-- BEGIN --

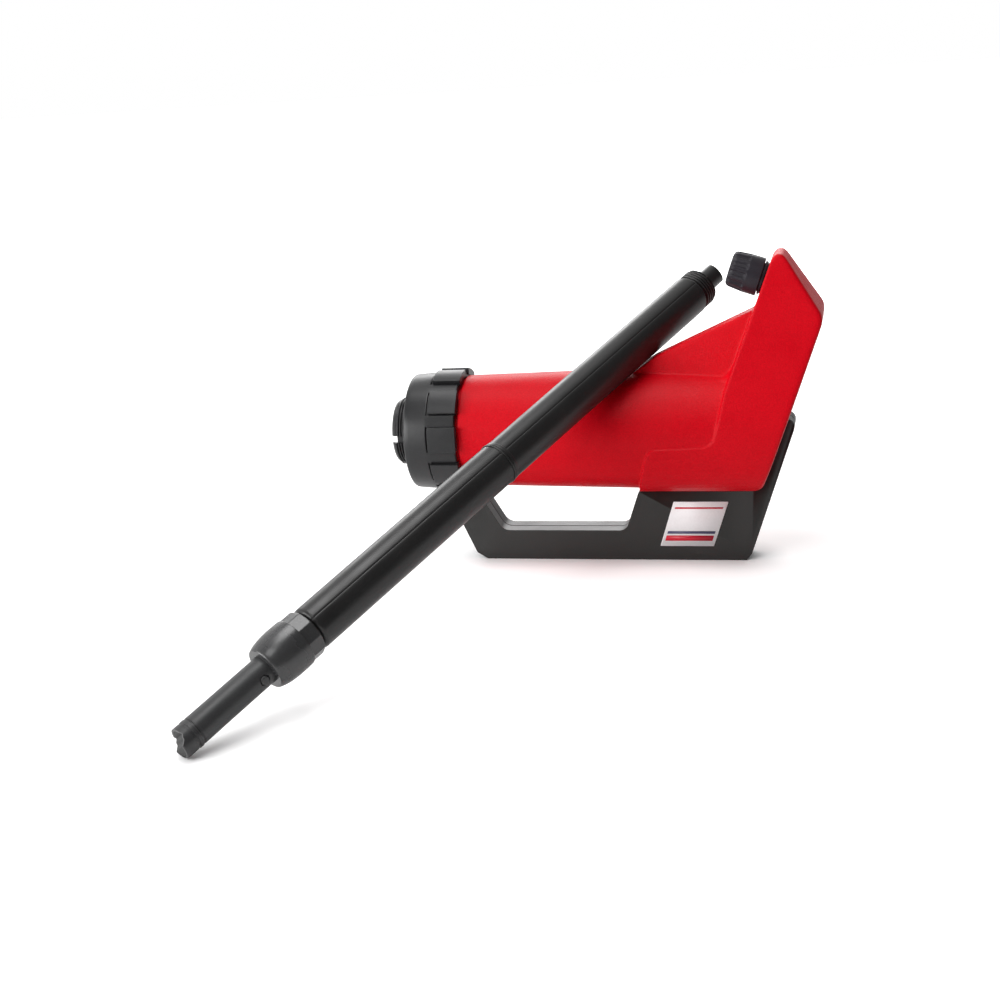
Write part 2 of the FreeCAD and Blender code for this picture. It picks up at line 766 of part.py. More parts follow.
def button_frame():
    angle = math.radians(BUTTON_TURN_DEG)
    outward = V(math.cos(angle), math.sin(angle), 0)
    return outward


def inner_tube():
    body = sleeve(FOOT_END_L, INNER_TUBE_END_L, INNER_TUBE_R, INNER_TUBE_BORE_R)
    outward = button_frame()
    hole = Part.makeCylinder(BUTTON_R + 0.35, 20, V(0, 0, BUTTON_L), outward)
    return body.cut(hole)


def tube_button():
    """Sprung button that stands out of the inner tube's wall."""
    outward = button_frame()
    head = Part.makeCylinder(BUTTON_R, INNER_TUBE_R + 0.9 - 6.0, V(0, 0, BUTTON_L) + outward * 6.0, outward)
    foot = Part.makeCylinder(BUTTON_R + 1.2, 1.6, V(0, 0, BUTTON_L) + outward * 5.0, outward)
    return head.fuse(foot)


def button_spring():
    """A coil between the inner tube's wall and the button, drawn as a plain sleeve."""
    outward = button_frame()
    start = V(0, 0, BUTTON_L) - outward * 8.4
    coil = Part.makeCylinder(BUTTON_R, 10.9, start, outward)
    return coil.cut(Part.makeCylinder(BUTTON_R - 1.0, 10.9, start, outward))


def stop_ring():
    return sleeve(INNER_TUBE_END_L - 12, INNER_TUBE_END_L, TUBE_BORE_R - 0.08, INNER_TUBE_R)


def lower_tube():
    outline = [
        (LOWER_TUBE_START_L - 16, INNER_TUBE_R + 1.2),
        (LOWER_TUBE_START_L - 16, TUBE_R - 2.6),
    ]
    outline += ridges(LOWER_TUBE_START_L - 15, 3.0, 4, TUBE_R - 2.6, TUBE_R - 1.6)
    outline += [
        (LOWER_TUBE_START_L - 0.4, TUBE_R - 2.6),
        (LOWER_TUBE_START_L, LOWER_TUBE_R - 1.6),
        (LOWER_TUBE_START_L + 1.6, LOWER_TUBE_R - 0.3),
        (LOWER_TUBE_START_L + 3.6, LOWER_TUBE_R),
        (TUBE_JOINT_L, LOWER_TUBE_R),
        (TUBE_JOINT_L, TUBE_BORE_R),
        (LOWER_TUBE_START_L + 6, TUBE_BORE_R),
        (LOWER_TUBE_START_L, INNER_TUBE_R + 1.2),
    ]
    return turned(outline)


def joint_ring():
    """The coupling between the lower and the upper tube."""
    outline = [
        (TUBE_JOINT_L, TUBE_R),
        (TUBE_JOINT_L, LOWER_TUBE_R + 0.5),
        (TUBE_JOINT_L + 1.2, LOWER_TUBE_R + 0.5),
        (TUBE_JOINT_L + 1.6, TUBE_R + 0.5),
        (TUBE_JOINT_L + 5.2, TUBE_R + 0.5),
        (TUBE_JOINT_L + 5.6, TUBE_R),
    ]
    return turned(outline)


def upper_tube():
    outline = [(TUBE_JOINT_L, TUBE_BORE_R), (TUBE_JOINT_L, TUBE_R), (THREAD_START_L, TUBE_R)]
    outline += ridges(THREAD_START_L, THREAD_PITCH_TUBE, 5, TUBE_THREAD_ROOT_R, TUBE_THREAD_R)
    thread_end = THREAD_START_L + 5 * THREAD_PITCH_TUBE
    outline += [(thread_end + 2.5, TUBE_THREAD_ROOT_R), (thread_end + 5.5, 12.8)]
    outline += [(thread_end + 5.5, SPIGOT_R + 0.02), (thread_end - 4, SPIGOT_R + 0.02)]
    outline += [(thread_end - 4, TUBE_BORE_R)]
    return turned(outline)


def tube_spigot():
    """The nozzle that leads from the tube into the pump's socket, cut off at a slant."""
    start = THREAD_START_L + 5 * THREAD_PITCH_TUBE - 4
    outline = [
        (start - 3, 6.8),
        (start - 3, TUBE_BORE_R - 0.05),
        (start, TUBE_BORE_R - 0.05),
        (start, SPIGOT_R),
        (SPIGOT_END_L - 5.0, SPIGOT_R),
        (SPIGOT_END_L - 4.4, SPIGOT_R + 0.3),
        (SPIGOT_END_L - 1.6, SPIGOT_R + 0.3),
        (SPIGOT_END_L, SPIGOT_R - 1.0),
        (SPIGOT_END_L, 6.8),
    ]
    beyond = Part.makeBox(60, 60, 30, V(-30, -30, 0))
    beyond.rotate(V(0, 0, 0), V(0, 1, 0), SPIGOT_SLANT_DEG)
    beyond.rotate(V(0, 0, 0), V(0, 0, 1), SPIGOT_SLANT_TURN_DEG)
    beyond.translate(V(0, 0, SPIGOT_END_L - 0.5))
    return turned(outline).cut(beyond)


def clamp_washer():
    return sleeve(NUT_START_L + 5.2, NUT_START_L + 7.2, 15.6, INNER_TUBE_R + 0.12)


def clamp_seal():
    return sleeve(NUT_START_L + 7.2, LOWER_TUBE_START_L - 16, 14.4, INNER_TUBE_R + 0.12)


def clamp_nut():
    outline = [
        (NUT_START_L, INNER_TUBE_R + 0.4),
        (NUT_START_L, 15.9),
        (NUT_START_L + 1.5, 16.4),
        (NUT_START_L + 3.4, 16.5),
        (NUT_START_L + 4.0, 17.6),
        (NUT_START_L + 9.0, 19.0),
        (NUT_START_L + 16.0, 19.7),
        (NUT_START_L + 25.0, 19.6),
        (NUT_START_L + 31.0, 19.2),
        (NUT_END_L - 1.0, 18.3),
        (NUT_END_L, 17.6),
        (NUT_END_L, TUBE_R - 1.3),
        (NUT_START_L + 5.2, TUBE_R - 1.3),
        (NUT_START_L + 5.2, INNER_TUBE_R + 0.4),
    ]
    body = turned(outline)
    for i in range(10):
        flat = Part.makeBox(6, 30, 20, V(18.3, -15, NUT_END_L - 12.5))
        flat.rotate(V(0, 0, 0), V(0, 0, 1), NUT_FIRST_FLAT_DEG + 36 * i)
        body = body.cut(flat)
    return body


def main():
    os.makedirs("parts", exist_ok=True)
    left, right = body_shells()
    save("body_shell_left", left)
    save("body_shell_right", right)
    save("body_screws", body_screws())
    save("handle_left", handle_left())
    save("handle_right", handle_right())
    save("handle_screws", handle_screws())
    save("label_plate", label_plate())
    save("piston_rod", piston_rod())
    save("rod_pin", rod_pin())
    save("gland_block", gland_block())
    save("outlet_duct", outlet_duct())
    on_pump_axis = [
        inlet_seat, inlet_valve_disc, inlet_valve_stop, pump_barrel, barrel_seal, gland_bush,
        rod_seal, gland_nut, rod_wiper, piston, piston_seals, piston_valve_disc, valve_stop_ring,
        piston_nut, adaptor_gasket, drum_adaptor, collar_nut,
    ]
    on_outlet = [outlet_neck, outlet_seal, cap_liner, outlet_cap]
    on_tube = [
        foot_strainer, foot_ball, ball_cage, inner_tube, tube_button, button_spring, stop_ring,
        lower_tube, joint_ring, upper_tube, tube_spigot, clamp_washer, clamp_seal, clamp_nut,
    ]
    for pieces, frame in ((on_pump_axis, PUMP), (on_outlet, OUTLET), (on_tube, TUBE)):
        for piece in pieces:
            save(piece.__name__, set_in(piece(), frame))


main()
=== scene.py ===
import math

import bmesh
import bpy
from mathutils import Matrix, Vector


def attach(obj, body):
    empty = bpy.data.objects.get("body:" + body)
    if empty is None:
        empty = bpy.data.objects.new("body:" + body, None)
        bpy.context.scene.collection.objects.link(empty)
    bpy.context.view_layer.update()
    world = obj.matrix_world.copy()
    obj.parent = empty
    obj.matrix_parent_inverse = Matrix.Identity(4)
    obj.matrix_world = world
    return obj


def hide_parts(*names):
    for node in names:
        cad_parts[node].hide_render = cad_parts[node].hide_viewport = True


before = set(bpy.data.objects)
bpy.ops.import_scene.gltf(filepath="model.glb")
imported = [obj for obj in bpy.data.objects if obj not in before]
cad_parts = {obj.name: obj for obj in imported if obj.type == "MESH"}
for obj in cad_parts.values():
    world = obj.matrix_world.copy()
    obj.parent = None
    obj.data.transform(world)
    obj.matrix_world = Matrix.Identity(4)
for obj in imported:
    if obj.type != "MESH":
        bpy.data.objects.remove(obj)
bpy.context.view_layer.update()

bl_info = {
    "name": "Drum Pump",
    "version": (1, 0, 0),
    "blender": (4, 5, 0),
    "location": "3D View > Sidebar > Drum Pump",
    "description": "Builds a hand drum pump standing on its handle, with its suction tube leaned on it",
    "category": "Add Mesh",
}

MM = 0.001
TURN = 2 * math.pi
NEAR_SIDE = Vector((0, -1, 0))


def frame_along(origin_mm, direction, near):
    """Matrix from millimetres in a local frame, Z along direction, to metres in the row frame."""
    z_axis = direction.normalized()
    x_axis = (near - z_axis * near.dot(z_axis)).normalized()
    y_axis = z_axis.cross(x_axis)
    turn = Matrix((x_axis, y_axis, z_axis)).transposed().to_4x4()
    return Matrix.Translation(Vector(origin_mm) * MM) @ turn @ Matrix.Scale(MM, 4)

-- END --

- _What is being asked_:
In the listing above, please print only the lines from the first one to the line where "- 0.08, INNER_TUBE_R)" appears, exactly as written, both of those lines included.

- _Reply_:
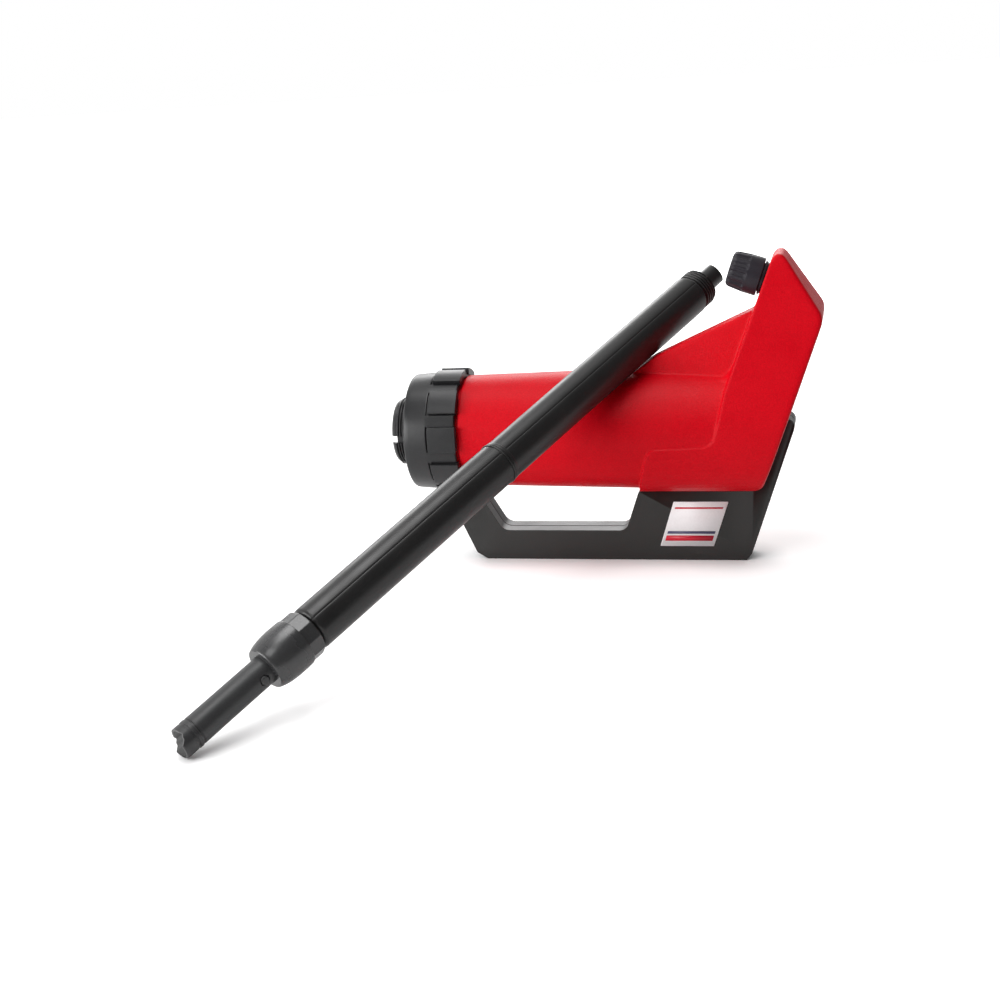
Write part 2 of the FreeCAD and Blender code for this picture. It picks up at line 766 of part.py. More parts follow.
def button_frame():
    angle = math.radians(BUTTON_TURN_DEG)
    outward = V(math.cos(angle), math.sin(angle), 0)
    return outward


def inner_tube():
    body = sleeve(FOOT_END_L, INNER_TUBE_END_L, INNER_TUBE_R, INNER_TUBE_BORE_R)
    outward = button_frame()
    hole = Part.makeCylinder(BUTTON_R + 0.35, 20, V(0, 0, BUTTON_L), outward)
    return body.cut(hole)


def tube_button():
    """Sprung button that stands out of the inner tube's wall."""
    outward = button_frame()
    head = Part.makeCylinder(BUTTON_R, INNER_TUBE_R + 0.9 - 6.0, V(0, 0, BUTTON_L) + outward * 6.0, outward)
    foot = Part.makeCylinder(BUTTON_R + 1.2, 1.6, V(0, 0, BUTTON_L) + outward * 5.0, outward)
    return head.fuse(foot)


def button_spring():
    """A coil between the inner tube's wall and the button, drawn as a plain sleeve."""
    outward = button_frame()
    start = V(0, 0, BUTTON_L) - outward * 8.4
    coil = Part.makeCylinder(BUTTON_R, 10.9, start, outward)
    return coil.cut(Part.makeCylinder(BUTTON_R - 1.0, 10.9, start, outward))


def stop_ring():
    return sleeve(INNER_TUBE_END_L - 12, INNER_TUBE_END_L, TUBE_BORE_R - 0.08, INNER_TUBE_R)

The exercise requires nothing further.